言葉の数だけ思考が深まる

 私が変に自尊心の高い人間だからだろうか。
 その人が言っているのでなければ素直に聞けるものを、言っているの
がその人であるために、耳に幕が張り、心が受け付けなくなってしまう
ことがある。
 ところが、そういう人の言葉でも、文章で書かれていると、素直に読
めたりする。思いだけが抽出されるからだろうか。書き言葉の不思議で
あり、魔法だ。
 私は私の心に響いた言葉や文章をパソコンに保存してあるのだが、み
んな、あまりに素晴らしいことを言っているので、思わず、じゃあ私は、
と振り返って、いじけそうになる。
 しかし、彼らは、誰かを感動させたくて、わざと素晴らしいことを述
べているのではないかもしれない。
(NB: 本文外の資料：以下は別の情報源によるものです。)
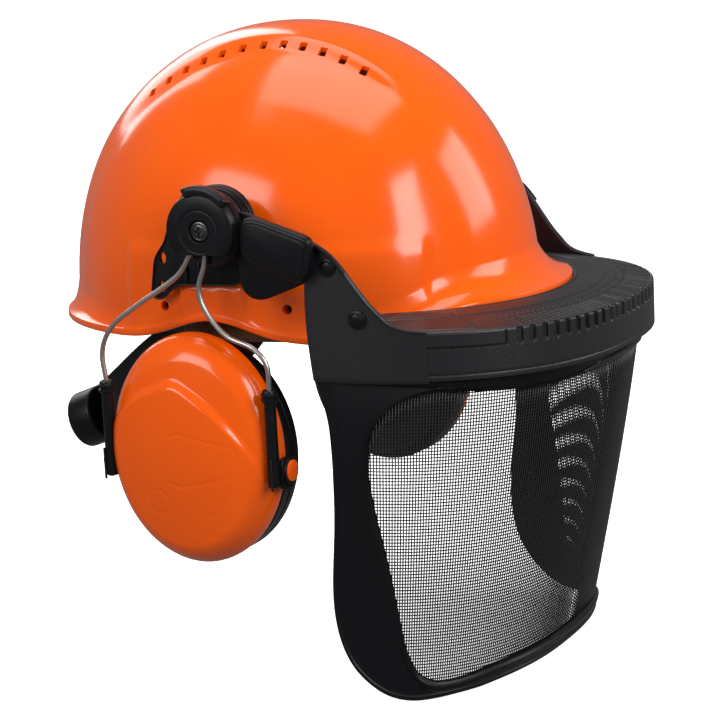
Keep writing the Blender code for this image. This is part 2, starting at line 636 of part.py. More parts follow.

心の中の思いを言葉にしたら、たま
たま、それに感動する私がいただけということは、大いにあり得る。
 大切なのは、思いを的確に表現できたと自分自身が納得できること。
 そうなるには、言葉をたくさん持っている必要がある。
 それと、ほんの少しの勇気。
 こんなことがあったよ、あんなことがあったよ。そこから一歩進めて、
その時自分がどう思ったかを伝えたら、「え、そんなことを考えている
人だったの」と仲間を遠ざけることになるかもしれない。
 そう感じてしまうのは、普段の生活では、そこまで深い思いを暴露す
る必要がないからだろう。
 けれども、恥を忍んで自分自身をさらけ出したつもりでも、案外、人
は、自分と同じ深刻さでは受け止めてくれないものなのだ。
 とすると、結局は、自分をよりよく見せたい自分自身との闘い、とい
うことになる。
 あの時そう思ったのは、なぜ。
 言葉を遣って、自分の心を見極める。すると、怒りの理由や悲しみの
理由がクリアになり、だったら、いつまでもその感情に留まっていない
で、こう考えてみましょ、と次の扉を開くことにもなる。
 思考することで、心が澄んでゆく。
 人にわかってもらうつもりが、まずは、自分で自分を理解することに
なる。
 自分のことは一番わからない、なんて言わせない自分になる。
 インターネットの口コミで「このUSBメモリで〜」と質問した人に、
「メーカーを問わずの板で“この”って言われても」と切り返した人がい
た。
 私は、思わずにんまり。
 文章は論理的に自己破綻していないことが大前提で、そうなっていな
いと、それをすかさず説教する人が現われ、でも、正論なので聞く耳
持てる。
 書き言葉は、やっぱり魔法だ。